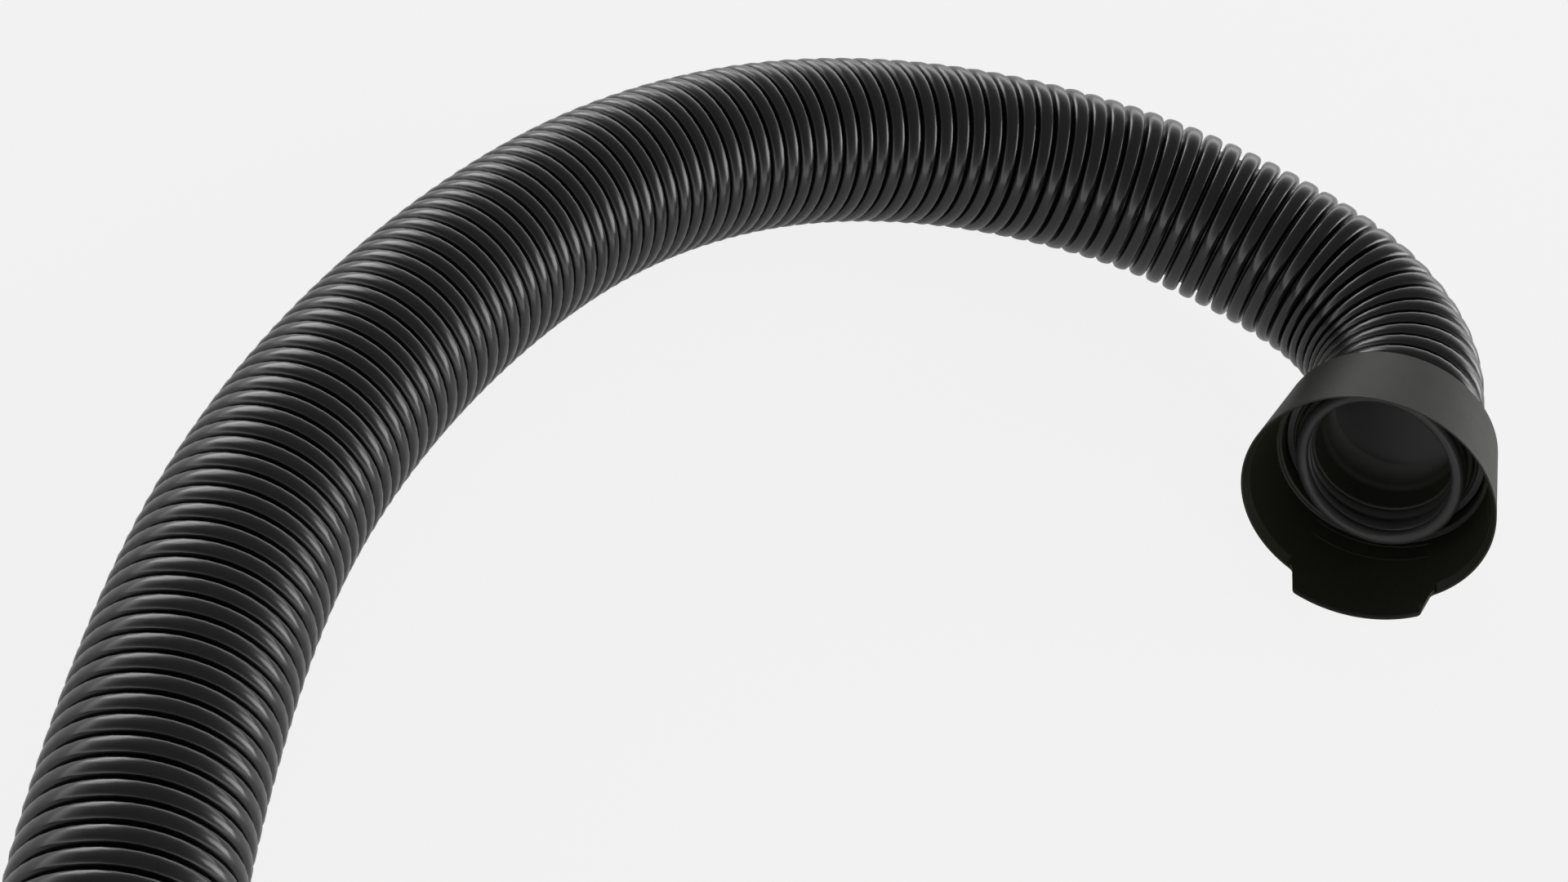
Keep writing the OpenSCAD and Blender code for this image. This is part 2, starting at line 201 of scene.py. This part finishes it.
def make_hose(route, material):
    """The ribbed tube, spun straight and then laid along its route."""
    bm = bmesh.new()
    rub = bm.verts.layers.float.new("crest")
    verts = [bm.verts.new((radius, 0, s)) for s, radius in hose_outline(route.length)]
    edges = [bm.edges.new(pair) for pair in zip(verts, verts[1:] + verts[:1])]
    bmesh.ops.spin(
        bm, geom=verts + edges, cent=(0, 0, 0), axis=(0, 0, 1), angle=2 * math.pi,
        steps=HOSE_SIDES, use_merge=True, use_duplicate=False,
    )
    sections = {}
    for vert in bm.verts:
        x, y, s = vert.co
        vert[rub] = (math.hypot(x, y) - VALLEY_RADIUS) / (CREST_RADIUS - VALLEY_RADIUS)
        key = round(s, 7)
        if key not in sections:
            sections[key] = route.section(s)
        vert.co = sections[key] @ Vector((x, y, 0))
    bmesh.ops.recalc_face_normals(bm, faces=bm.faces)
    return new_piece("ribbed_hose", bm, material)


# ---------------------------------------------------------------- inlet

INLET_CENTRE = Vector((198, 196, 35.5)) * MM
SPIN_STEPS = 96
NOSE_LEAN = (-0.155, 0.067)
NOSE_LEANS_TO = 17.5
SLEEVE_FRONT = 21.62
SOCKET_FRONT = 22.82
SOCKET_RADIUS = 19.05
AIRWAY_RADIUS = 17.85
FOOT_RADIUS = 22.45
SLEEVE_END = 42.0


def rounded(centre, radius, start, end, steps):
    """Points of an arc as (depth, radius), in degrees from straight outwards."""
    depth, away = centre
    turns = (math.radians(start + (end - start) * k / steps) for k in range(steps + 1))
    return [(depth + radius * math.sin(a), away + radius * math.cos(a)) for a in turns]


def spun_at_inlet(outline):
    """A closed outline of (depth, radius) in millimetres, spun round the inlet's axis."""
    bm = bmesh.new()
    verts = [bm.verts.new((away * MM, depth * MM, 0)) for depth, away in outline]
    edges = [bm.edges.new(pair) for pair in zip(verts, verts[1:] + verts[:1])]
    bmesh.ops.spin(
        bm, geom=verts + edges, cent=(0, 0, 0), axis=(0, 1, 0), angle=2 * math.pi,
        steps=SPIN_STEPS, use_merge=True, use_duplicate=False,
    )
    bmesh.ops.translate(bm, verts=bm.verts, vec=INLET_CENTRE)
    bmesh.ops.recalc_face_normals(bm, faces=bm.faces)
    return bm


def make_nose(material):
    """The soft nose: a round lip, a rib behind it and two round steps inside. It leans
    at the lip and stands straight in the sleeve."""
    bm = spun_at_inlet([
        *rounded((16.0, 21.75), 1.75, 130, 405, 22),
        *rounded((19.3, 22.1), 1.4, -65, 60, 7),
        (21.2, 21.9), (SLEEVE_FRONT - 0.1, FOOT_RADIUS), (SOCKET_FRONT - 0.05, FOOT_RADIUS),
        (SOCKET_FRONT - 0.05, 20.0), (23.4, SOCKET_RADIUS + 0.1),
        *rounded((21.85, 21.0), 1.55, 130, 235, 9), (20.1, 20.6),
        *rounded((18.7, 21.15), 1.5, 130, 235, 9),
    ])
    for vert in bm.verts:
        away = vert.co - INLET_CENTRE
        depth = away.y / MM
        share = (SLEEVE_FRONT - depth) / (SLEEVE_FRONT - NOSE_LEANS_TO)
        lean = min(1.0, max(0.0, share))
        vert.co.y += lean * (NOSE_LEAN[0] * away.x + NOSE_LEAN[1] * away.z)
    return new_piece("soft_nose", bm, material)


def make_sleeve(material):
    """The sleeve in the hose's end: a socket that narrows to the airway, a
    journal with two grooves, a flange and a barbed tail."""
    barbs = [
        point for start in (32.0, 35.33, 38.67)
        for point in ((start + 0.6, 18.95), (start + 3.33, 18.5))
    ]
    return new_piece("inlet_sleeve", spun_at_inlet([
        (SOCKET_FRONT, 22.5), (SLEEVE_FRONT + 0.3, 22.5), (SLEEVE_FRONT, 22.8),
        *rounded((SLEEVE_FRONT + 0.8, 23.7), 0.8, -90, 0, 5),
        (23.8, 24.5), (23.8, 25.2), (24.1, 25.5), (24.5, 25.5), (24.5, 24.9), (25.7, 24.9),
        (25.7, 25.5), (26.7, 25.5), (26.7, 24.2), (28.4, 24.2), (28.4, 25.5), (29.4, 25.5),
        (29.4, 27.1), (29.8, 27.5), (31.6, 27.5), (32.0, 27.1), (32.0, 18.45),
        *barbs, (SLEEVE_END, AIRWAY_RADIUS), (33.0, AIRWAY_RADIUS), (32.2, 17.97),
        (31.6, 18.35), (31.0, 18.82), (30.32, SOCKET_RADIUS),
        *rounded((SOCKET_FRONT + 0.8, SOCKET_RADIUS + 0.8), 0.8, 180, 270, 5),
    ]), material, crease=35)


# ---------------------------------------------------------------- finishes


class Value:
    """A shader socket that can be used in sums."""

    def __init__(self, finish, socket):
        self.finish, self.socket = finish, socket

    def math(self, operation, *others):
        return self.finish.node("ShaderNodeMath", {"operation": operation}, *[self, *others])

    def __add__(self, other):
        return self.math("ADD", other)

    def __sub__(self, other):
        return self.math("SUBTRACT", other)

    def __rsub__(self, other):
        return self.finish.node("ShaderNodeMath", {"operation": "SUBTRACT"}, other, self)

    def __mul__(self, other):
        return self.math("MULTIPLY", other)

    __radd__ = __add__
    __rmul__ = __mul__


class Finish:
    """A material, or the world's light, made from expressions on its sockets."""

    def __init__(self, owner, end="ShaderNodeOutputMaterial"):
        owner.use_nodes = True
        self.owner, self.tree, self.end = owner, owner.node_tree, end
        self.tree.nodes.clear()

    def node(self, kind, settings, *values, out=0, **named):
        made = self.tree.nodes.new(kind)
        for key, setting in settings.items():
            if key == "stops":
                self.set_stops(made.color_ramp, setting)
            else:
                setattr(made, key, setting)
        for key, value in [*enumerate(values), *named.items()]:
            socket = made.inputs[key if isinstance(key, int) else key.replace("_", " ")]
            if isinstance(value, Value):
                self.tree.links.new(value.socket, socket)
            else:
                socket.default_value = value
        return Value(self, made.outputs[out])

    @staticmethod
    def set_stops(ramp, stops):
        while len(ramp.elements) < len(stops):
            ramp.elements.new(0.5)
        for element, (place, colour) in zip(ramp.elements, stops):
            element.position = place
            element.color = colour

    def places(self):
        """Places on the piece, in metres."""
        return self.node("ShaderNodeTexCoord", {}, out=3)

    def noise(self, where, scale, detail=2.0, roughness=0.5):
        return self.node(
            "ShaderNodeTexNoise", {}, Vector=where, Scale=scale, Detail=detail, Roughness=roughness
        )

    def shade(self, factor, dark, light):
        return self.node(
            "ShaderNodeMix", {"data_type": "RGBA"}, out=2, Factor=factor, A=dark, B=light
        )

    def finish(self, shader):
        end = self.tree.nodes.new(self.end)
        self.tree.links.new(shader.socket, end.inputs["Surface"])
        return self.owner


def grey(value):
    return (value, value, value, 1.0)


def olive(value):
    return (value, value, value * 0.7, 1.0)


# Painted light in the airway and the hose bore: a pale grey that stands for the light reaching the
# deep wall through the mouth. Below it are the depths, in metres along y, over which the sleeve's
# wall turns pale.
BORE_PAINTED_LIGHT = grey(0.4)
PAINTED_LIGHT_FROM = 0.2255
PAINTED_LIGHT_TO = 0.244


def hose_finish():
    """Glossy near-black blown plastic, a little duller on the crests, where it rubs,
    and pale grey in the bore as painted light for the light that reaches the deep bore wall."""
    f = Finish(bpy.data.materials.new("hose_plastic"))
    where = f.places()
    cloud = f.noise(where, 35.0, 3.0)
    smear = f.noise(where, 160.0, 4.0, 0.6)
    grain = f.noise(where, 2600.0, 2.0)
    crest = f.node("ShaderNodeAttribute", {"attribute_name": "crest"}, out=2)
    bore = crest.math("LESS_THAN", -0.1)
    skin = f.shade(cloud, grey(0.005), grey(0.008))
    # Painted light: the bore gets a pale grey that stands for light on the deep wall, not a colour
    # of the plastic.
    colour = f.shade(bore, skin, BORE_PAINTED_LIGHT)
    gloss = 0.26 + smear * 0.10 + crest * 0.03 + bore * 0.4
    bump = f.node("ShaderNodeBump", {}, Strength=0.08, Distance=0.0002, Height=grain)
    return f.finish(f.node(
        "ShaderNodeBsdfPrincipled", {}, Base_Color=colour, Roughness=gloss, Normal=bump,
        Coat_Weight=1.0, Coat_Roughness=0.15,
    ))


def moulded_finish(name, dark, light, dull, grain_depth, painted_light=None):
    """Satin moulded plastic with a fine grain and faint clouding. Painted light, if given,
    lightens the airway deeper in, towards the hose, where light through the mouth falls on the wall."""
    f = Finish(bpy.data.materials.new(name))
    where = f.places()
    cloud = f.noise(where, 60.0, 3.0)
    smear = f.noise(where, 220.0, 4.0, 0.6)
    grain = f.noise(where, 3200.0, 2.0)
    colour = f.shade(cloud, dark, light)
    if painted_light:
        # Painted light: the airway wall turns pale with depth, as if lit through the mouth.
        depth = f.node("ShaderNodeSeparateXYZ", {}, where, out=1)
        lit_share = f.node(
            "ShaderNodeMapRange", {"interpolation_type": "SMOOTHSTEP"}, Value=depth,
            From_Min=PAINTED_LIGHT_FROM, From_Max=PAINTED_LIGHT_TO,
        )
        colour = f.shade(lit_share, colour, painted_light)
    bump = f.node("ShaderNodeBump", {}, Strength=grain_depth, Distance=0.0002, Height=grain)
    return f.finish(f.node(
        "ShaderNodeBsdfPrincipled", {}, Base_Color=colour, Roughness=dull - 0.05 + smear * 0.1,
        Normal=bump,
    ))


def steel_finish():
    """Blackened spring steel with fine turning lines."""
    f = Finish(bpy.data.materials.new("ring_steel"))
    lines = f.noise(f.places(), 900.0, 2.0)
    return f.finish(f.node(
        "ShaderNodeBsdfPrincipled", {}, Base_Color=f.shade(lines, grey(0.09), grey(0.14)),
        Roughness=0.35 + lines * 0.15, Metallic=1.0,
    ))


HOSE_PLASTIC = hose_finish()
CUFF_PLASTIC = moulded_finish("cuff_plastic", olive(0.024), olive(0.03), 0.42, 0.12)
# The sleeve's airway gets painted light deeper in, towards the hose.
SLEEVE_PLASTIC = moulded_finish("sleeve_plastic", olive(0.028), olive(0.035), 0.5, 0.08, BORE_PAINTED_LIGHT)
SEAL_RUBBER = moulded_finish("seal_rubber", grey(0.05), grey(0.062), 0.36, 0.1)
RING_STEEL = steel_finish()

FINISH_OF_SLOT = {
    "cuff_plastic": CUFF_PLASTIC,
    "sleeve_plastic": SLEEVE_PLASTIC,
    "seal_rubber": SEAL_RUBBER,
    "ring_steel": RING_STEEL,
    "hose_plastic": HOSE_PLASTIC,
}


def dress_nodes():
    """Gives every CAD node the finish of its slot."""
    slots = {part["node"]: part["material_slot"] for part in frame["record"]["subparts"]}
    for name, node in frame["nodes"].items():
        node.data.materials.clear()
        node.data.materials.append(FINISH_OF_SLOT[slots[name]])


dress_nodes()

# ---------------------------------------------------------------- pieces

route = Route([Vector(p) * MM for p in ROUTE_MM])
hose = make_hose(route, HOSE_PLASTIC)
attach(hose, "hose")
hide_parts("hose_tube")
nose = make_nose(SEAL_RUBBER)
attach(nose, "hose")
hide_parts("mouth_seal")
sleeve = make_sleeve(SLEEVE_PLASTIC)
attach(sleeve, "hose")
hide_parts("end_sleeve")

# ---------------------------------------------------------------- stage and light


def make_floor():
    """A plain pale floor. It shows its own even colour and keeps a soft shadow."""
    bm = bmesh.new()
    bmesh.ops.create_grid(bm, x_segments=1, y_segments=1, size=20.0)
    f = Finish(bpy.data.materials.new("pale_floor"))
    pale = f.node("ShaderNodeBsdfDiffuse", {}, Color=grey(0.9))
    even = f.node("ShaderNodeEmission", {}, Color=grey(1.0), Strength=1.0)
    camera, glossy, through = (f.node("ShaderNodeLightPath", {}, out=n) for n in (0, 3, 6))
    seen = (camera * 0.85).math("MAXIMUM", glossy * 0.25).math("MAXIMUM", through * 0.85)
    mixed = f.node("ShaderNodeMixShader", {}, seen, pale, even)
    new_piece("floor", bm, f.finish(mixed))


def make_world():
    """A room that is pale all round at the height of the floor and dim overhead."""
    f = Finish(bpy.data.worlds.new("studio"), "ShaderNodeOutputWorld")
    height = f.node(
        "ShaderNodeVectorMath", {"operation": "DOT_PRODUCT"},
        f.node("ShaderNodeTexCoord", {}), (0.0, 0.0, 1.0), out=1,
    )
    stops = [(0.0, grey(1.25)), (0.16, grey(1.2)), (0.34, grey(0.32)), (0.6, grey(0.14))]
    room = f.node("ShaderNodeValToRGB", {"stops": stops}, height)
    bpy.context.scene.world = f.finish(f.node("ShaderNodeBackground", {}, room))


def soft_lamp(name, place, aim, size, power):
    """A square lamp turned to its aim."""
    data = bpy.data.lights.new(name, "AREA")
    data.shape = "SQUARE"
    data.size = size
    data.energy = power
    lamp = bpy.data.objects.new(name, data)
    bpy.context.scene.collection.objects.link(lamp)
    way = Vector(aim) - Vector(place)
    lamp.matrix_world = Matrix.Translation(place) @ way.to_track_quat("-Z", "Y").to_matrix().to_4x4()


make_floor()
make_world()
soft_lamp("left_lamp", (-2.1, 1.6, 0.75), (0.0, 0.1, 0.03), 1.35, 10.0)
soft_lamp("right_lamp", (2.3, 1.6, 0.75), (0.0, 0.1, 0.03), 1.35, 13.0)
bpy.context.scene.view_settings.view_transform = "Standard"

* **WRITTEN INSTRUCTION**
Where a line above holds the string "finishes", show that line.

* **EXERCISE ANSWER**
Keep writing the OpenSCAD and Blender code for this image. This is part 2, starting at line 201 of scene.py. This part finishes it.
# ---------------------------------------------------------------- finishes